**Supplied material**
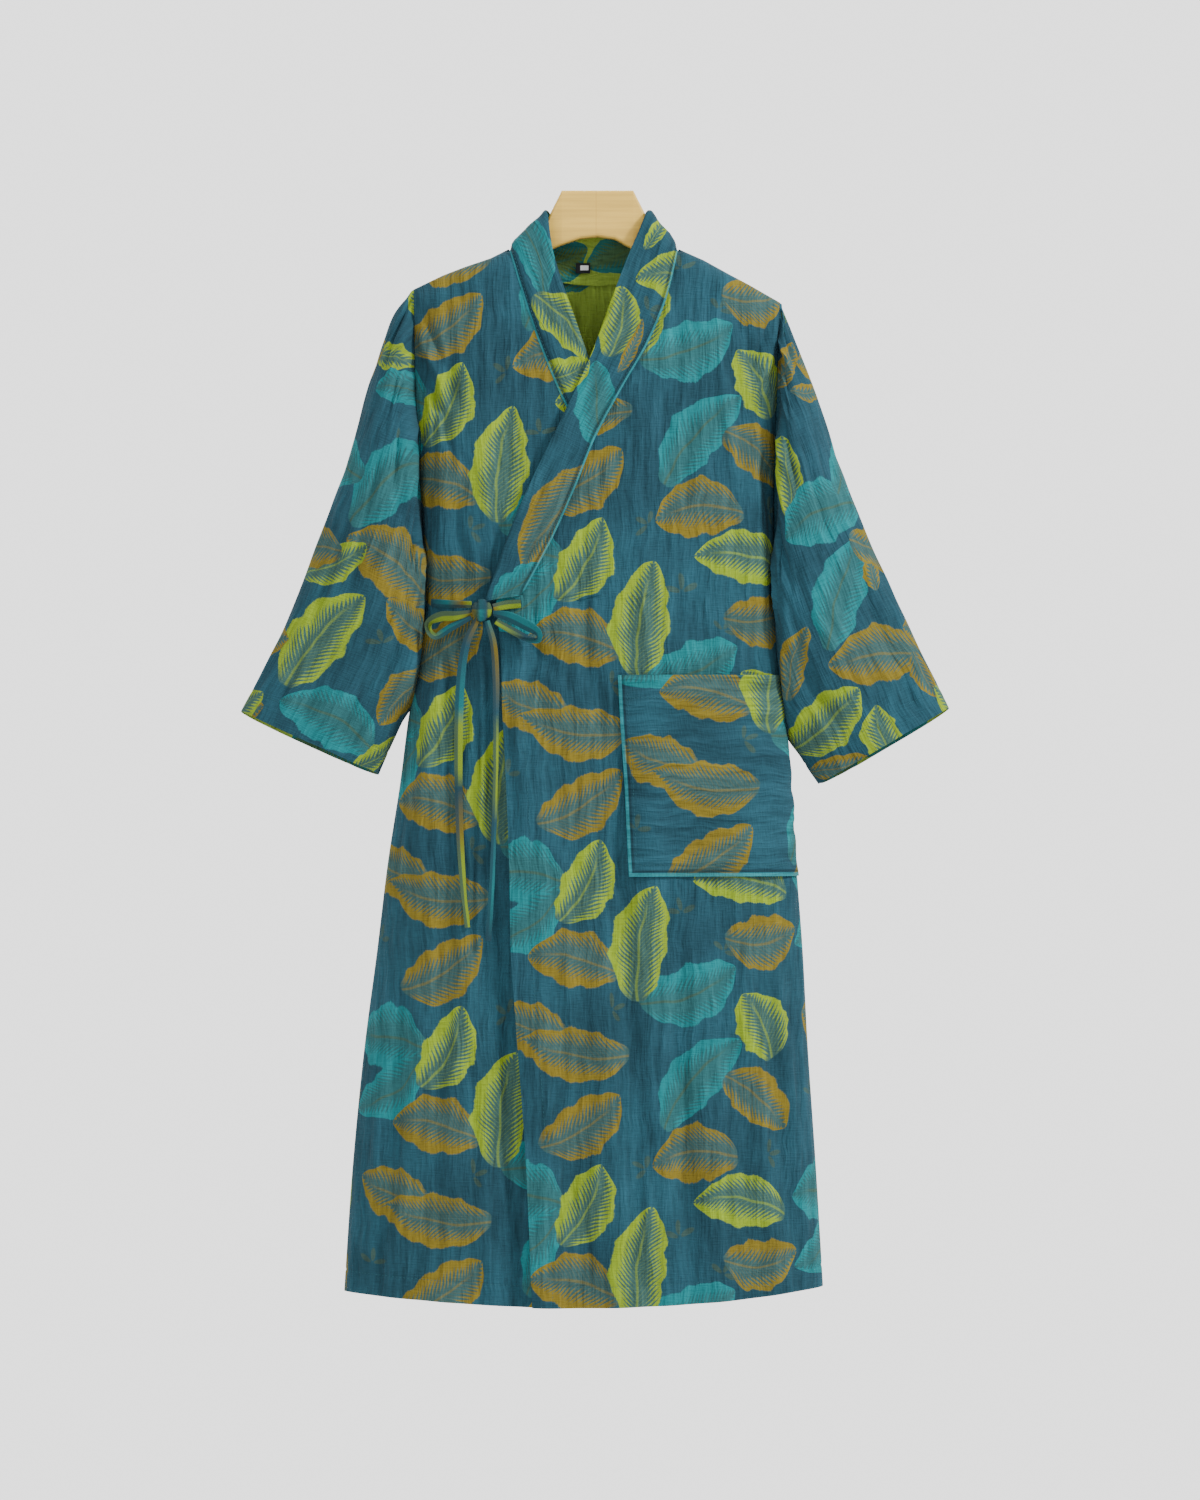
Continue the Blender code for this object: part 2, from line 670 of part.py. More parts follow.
def sleeve_grid(table, side):
    """Grid of a sleeve: rings from the armhole to the cuff."""
    shares = np.linspace(0, 1, SLEEVE_RINGS) ** SLEEVE_SPACING
    angles = np.linspace(0, 2 * math.pi, SLEEVE_POINTS, endpoint=False)
    grid = np.zeros((SLEEVE_RINGS, SLEEVE_POINTS, 3))
    for i, share in enumerate(shares):
        outer = np.array([curve(table, share, 1), 0.0, curve(table, share, 2)])
        lower = np.array([curve(table, share, 3), 0.0, curve(table, share, 4)])
        depth = curve(SLEEVE_SECTION, share, 1)
        power = 2 / curve(SLEEVE_SECTION, share, 2)
        for j, angle in enumerate(angles):
            c, s = math.cos(angle), math.sin(angle)
            along = math.copysign(abs(c) ** power, c)
            deep = math.copysign(abs(s) ** power, s)
            relief = 0.0
            for fold_angle, start, end, half, height in SLEEVE_FOLDS:
                turn = (math.degrees(angle) - fold_angle + 180) % 360 - 180
                fade = step((share - start) / SLEEVE_FADE) * step((end - share) / SLEEVE_FADE)
                relief += height * math.exp(-(turn / half) ** 2) * fade * step(share / SLEEVE_START_FADE)
            point = (outer + lower) / 2 + (outer - lower) / 2 * along
            point[1] = -deep * (depth + relief)
            if i == 0:
                point[0] = side * (half_width(point[2], side) + WALL / 2 + 2 * SEAM)
            grid[i, j] = point
    return grid


def sleeve_normals(grid):
    normal = normals(grid, True)
    middle = grid[5].mean(axis=0)
    if np.dot(normal[5, 0], grid[5, 0] - middle) < 0:
        normal = -normal
    normal[0, :, 0] = 0.0
    return unit(normal)


def pocket_grid(panel, panel_normal):
    """Pocket from the over panel's own points, moved out; open along its top."""
    first, last = POCKET_ROWS
    near, far = POCKET_COLUMNS
    grid = panel[first:last + 1, near:far + 1].copy()
    normal = panel_normal[first:last + 1, near:far + 1].copy()
    rows, columns = grid.shape[:2]
    seat = WALL + SEAM
    for i in range(rows):
        down = i / (rows - 1)
        for j in range(columns):
            across = math.sin(math.pi * j / (columns - 1)) ** POCKET_BULGE_POWER
            bulge = POCKET_BULGE * across * (1 - down ** 2)
            grid[i, j] += normal[i, j] * (seat + bulge)
    return grid, normal


def ribbon(name, table, colour, under=False):
    """Flat tie along its stations, each set in front of the cloth."""
    knots = np.arange(len(table), dtype=float)
    numbered = np.column_stack([knots, table])
    ticks = np.linspace(0, len(table) - 1, (len(table) - 1) * RIBBON_STEPS + 1)
    rows = [[curve(numbered, t, c) for c in range(1, 6)] for t in ticks]
    centres = []
    for x, z, stand, width, turn in rows:
        point = np.array(front_point(x, z, under))
        point[1] -= stand
        centres.append(point)
    centres = np.array(centres)
    tangents = unit(np.gradient(centres, axis=0))
    out = np.array([0.0, -1.0, 0.0])
    vertices = []
    for centre, tangent, row in zip(centres, tangents, rows):
        flat = unit(np.cross(tangent, out))
        lift = unit(np.cross(flat, tangent))
        angle = math.radians(row[4])
        wide = flat * math.cos(angle) + lift * math.sin(angle)
        thick = unit(np.cross(tangent, wide))
        for a, b in ((-1, -1), (1, -1), (1, 1), (-1, 1)):
            vertices.append(centre + wide * a * row[3] / 2 + thick * b * RIBBON_WALL / 2)
    faces = [(3, 2, 1, 0), tuple(len(vertices) - 4 + k for k in range(4))]
    for i in range(len(rows) - 1):
        for k in range(4):
            a, b = 4 * i + k, 4 * i + (k + 1) % 4
            faces.append((a, b, b + 4, a + 4))
    return make_object(name, vertices, faces, colour, CLOTH_ROUGHNESS)


def knot():
    """Knot of the bow: a flattened round solid with a waist where the ties wrap it."""
    work = bmesh.new()
    bmesh.ops.create_uvsphere(work, u_segments=KNOT_SEGMENTS, v_segments=KNOT_RINGS, radius=1.0)
    x, z = KNOT_CENTRE
    centre = np.array(front_point(x, z)) + np.array([0.0, -KNOT_STAND, 0.0])
    vertices = []
    for vertex in work.verts:
        p = np.array(vertex.co)
        squeeze = 1 - KNOT_SQUEEZE * math.exp(-(p[0] / KNOT_SQUEEZE_HALF) ** 2)
        vertices.append(centre + p * np.array(KNOT_HALF) * np.array([1, 1, squeeze]))
    faces = [tuple(v.index for v in face.verts) for face in work.faces]
    work.free()
    return make_object("tie_knot", vertices, faces, LIME, CLOTH_ROUGHNESS)


def hanger():
    """Wooden hanger: rounded sections along its arms, flat on top of the head."""
    vertices, faces = [], []
    quarter = [k * math.pi / 2 / HANGER_CORNER_STEPS for k in range(HANGER_CORNER_STEPS + 1)]
    for x, top, bottom, depth, flat in HANGER:
        radius = min(depth * (1 - flat), (top - bottom) * 0.48)
        ring = []
        for sign_y, sign_z in ((1, 1), (-1, 1), (-1, -1), (1, -1)):
            z_edge = top if sign_z > 0 else bottom
            centre = (sign_y * (depth - radius), z_edge - sign_z * radius)
            turns = quarter if sign_y * sign_z > 0 else quarter[::-1]
            for turn in turns:
                y = centre[0] + sign_y * radius * math.cos(turn)
                z = centre[1] + sign_z * radius * math.sin(turn)
                ring.append((x, y, z))
        count = len(ring)
        vertices.extend(ring)
    for i in range(len(HANGER) - 1):
        for k in range(count):
            a, b = i * count + k, i * count + (k + 1) % count
            faces.append((a, b, b + count, a + count))
    faces.append(tuple(range(count)))
    faces.append(tuple(reversed(range(len(vertices) - count, len(vertices)))))
    return make_object("hanger", vertices, faces, WOOD, WOOD_ROUGHNESS)


def size_label():
    """Small woven label on the inside of the back neckband."""
    x_mid, z_mid, width, height, thickness = LABEL
    xs = x_mid + width * np.linspace(-0.5, 0.5, 4)
    zs = z_mid + height * np.linspace(0.5, -0.5, 3)
    stand = BAND_WALL / 2 + SEAM + thickness / 2 + 0.0001
    grid = np.array([[back_point(x, z) for x in xs] for z in zs])
    grid[:, :, 1] -= stand
    normal = np.zeros_like(grid)
    normal[:, :, 1] = -1.0
    wall("size_label", grid, normal, thickness, LABEL_BLACK, LABEL_ROUGHNESS)


hanger()
over = front_panel(1, (OVER_EDGE, OVER_FREE), OVER_DROPS, OVER_COLUMNS, False)
over_normal = front_normals(over, 1)
wall("front_over", over, over_normal, WALL, TEAL)

under = front_panel(-1, (UNDER_EDGE, UNDER_FREE), UNDER_DROPS, UNDER_COLUMNS, True)
under_normal = front_normals(under, -1)
wall("front_under", under, under_normal, WALL, TEAL_DEEP)

back = back_panel()
back_normal = back_normals(back)
wall("back_panel", back, back_normal, WALL, TEAL)

for name, side, panel, panel_normal, column, is_under in (
        ("neckband_over", 1, over, over_normal, 1, False),
        ("neckband_under", -1, under, under_normal, 2, True)):
    band, seam_normals = band_grid(side, panel, panel_normal, back, back_normal, column, is_under)
    wall(name, band, band_normals(band, seam_normals), BAND_WALL, TEAL_DEEP)

for name, table, side in (("sleeve_right", SLEEVE_RIGHT, -1), ("sleeve_left", SLEEVE_LEFT, 1)):
    sleeve = sleeve_grid(table, side)
    wall(name, sleeve, sleeve_normals(sleeve), WALL, TEAL, ring=True)

pocket, pocket_normal = pocket_grid(over, over_normal)
wall("pocket", pocket, pocket_normal, WALL, TEAL_DEEP)

size_label()
knot()
ribbon("tie_lead_over", LEAD_OVER, LIME)
ribbon("tie_lead_under", LEAD_UNDER, TEAL, True)
ribbon("tie_loop_right", LOOP_RIGHT_WEARER, LIME, True)
ribbon("tie_loop_left", LOOP_LEFT_WEARER, TEAL)
ribbon("tie_tail_right", TAIL_RIGHT_WEARER, TEAL, True)
ribbon("tie_tail_left", TAIL_LEFT_WEARER, LIME)
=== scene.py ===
# Kimono robe of crinkled leaf-patterned gauze, tied at the waist, on a wooden hanger.
# Metres, +Z up, the front faces -Y; the origin is the middle of the hanger's flat top.
import math

import bmesh
import bpy
import numpy as np
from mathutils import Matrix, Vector


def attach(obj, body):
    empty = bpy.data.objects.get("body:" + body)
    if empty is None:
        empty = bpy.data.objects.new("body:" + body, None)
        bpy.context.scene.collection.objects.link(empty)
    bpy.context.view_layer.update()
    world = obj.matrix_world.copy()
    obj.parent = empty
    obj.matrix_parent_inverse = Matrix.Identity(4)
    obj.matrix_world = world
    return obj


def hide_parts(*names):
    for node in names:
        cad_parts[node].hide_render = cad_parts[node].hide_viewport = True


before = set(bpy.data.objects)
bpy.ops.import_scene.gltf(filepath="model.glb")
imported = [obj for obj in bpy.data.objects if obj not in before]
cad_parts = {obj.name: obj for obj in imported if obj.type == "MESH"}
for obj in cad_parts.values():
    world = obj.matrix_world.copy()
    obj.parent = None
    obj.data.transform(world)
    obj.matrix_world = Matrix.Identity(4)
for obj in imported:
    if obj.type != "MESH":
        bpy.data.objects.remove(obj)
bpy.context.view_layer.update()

# Thickness of the cloth, the bands and the ties, and the gap at a seam
WALL = 0.0018
BAND_WALL = 0.0034
RIBBON_WALL = 0.0014
SEAM = 0.0003
# How far the under side lies behind the over side, and the run in which it gets there
LAP = 0.0062
LAP_START = 0.05
LAP_RUN = 0.045
# Free edge of the over panel stands a little off the cloth behind it
EDGE_LIFT = 0.005
EDGE_LIFT_HALF = 0.03
EDGE_LIFT_TOP = -0.5
EDGE_LIFT_RUN = 0.2

# Roundness of the body's section, and of the cloth where it turns over the shoulder
SECTION_POWER = 2.6
SHOULDER_ROUND = 0.02
# Armhole: half depth, groove along its seam and the groove's half width
ARMHOLE_DEPTH = 0.021
ARMHOLE_GROOVE = 0.0095
ARMHOLE_GROOVE_HALF = 0.01
ARMPIT_Z = -0.415
WAIST_Z = -0.44

# Body's side edges: height, half width at the wearer's right (-X), half width at the left (+X)
BODY_SIDES = np.array([
    (-0.104, 0.192, 0.191),
    (-0.22, 0.19, 0.187),
    (-0.325, 0.184, 0.184),
    (-0.41, 0.18, 0.185),
    (-0.472, 0.184, 0.189),
    (-0.556, 0.198, 0.196),
    (-0.619, 0.206, 0.202),
    (-0.703, 0.219, 0.2075),
    (-0.797, 0.2305, 0.2145),
    (-0.892, 0.243, 0.2195),
    (-1.018, 0.2557, 0.228),
    (-1.168, 0.266, 0.237),
])
# Depth of the front and of the back from the side seams: height, front, back
BODY_DEPTHS = np.array([
    (0.0, 0.018, 0.018),
    (-0.06, 0.02, 0.02),
    (-0.1, 0.026, 0.024),
    (-0.2, 0.036, 0.034),
    (-0.32, 0.046, 0.042),
    (-0.42, 0.051, 0.046),
    (-0.55, 0.055, 0.05),
    (-0.8, 0.06, 0.054),
    (-1.168, 0.062, 0.056),
])
# Shoulder line from tip to tip, over the neck: x, z
SHOULDER = np.array([
    (-0.192, -0.104),
    (-0.162, -0.0895),
    (-0.14, -0.081),
    (-0.112, -0.0715),
    (-0.093, -0.062),
    (-0.0525, -0.022),
    (0.0525, -0.022),
    (0.085, -0.062),
    (0.111, -0.0735),
    (0.14, -0.0895),
    (0.158, -0.099),
    (0.191, -0.118),
])
# Hem line: x, z
HEM = np.array([
    (-0.266, -1.154),
    (-0.17, -1.162),
    (-0.07, -1.168),
    (0.05, -1.167),
    (0.15, -1.16),
    (0.237, -1.149),
])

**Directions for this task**
Within the listing above, extract exactly the lines from the line with "obj.parent = empty" to the line with "obj.data.transform(world)", the two named lines included, and no others.

**Answer below**
    obj.parent = empty
    obj.matrix_parent_inverse = Matrix.Identity(4)
    obj.matrix_world = world
    return obj


def hide_parts(*names):
    for node in names:
        cad_parts[node].hide_render = cad_parts[node].hide_viewport = True


before = set(bpy.data.objects)
bpy.ops.import_scene.gltf(filepath="model.glb")
imported = [obj for obj in bpy.data.objects if obj not in before]
cad_parts = {obj.name: obj for obj in imported if obj.type == "MESH"}
for obj in cad_parts.values():
    world = obj.matrix_world.copy()
    obj.parent = None
    obj.data.transform(world)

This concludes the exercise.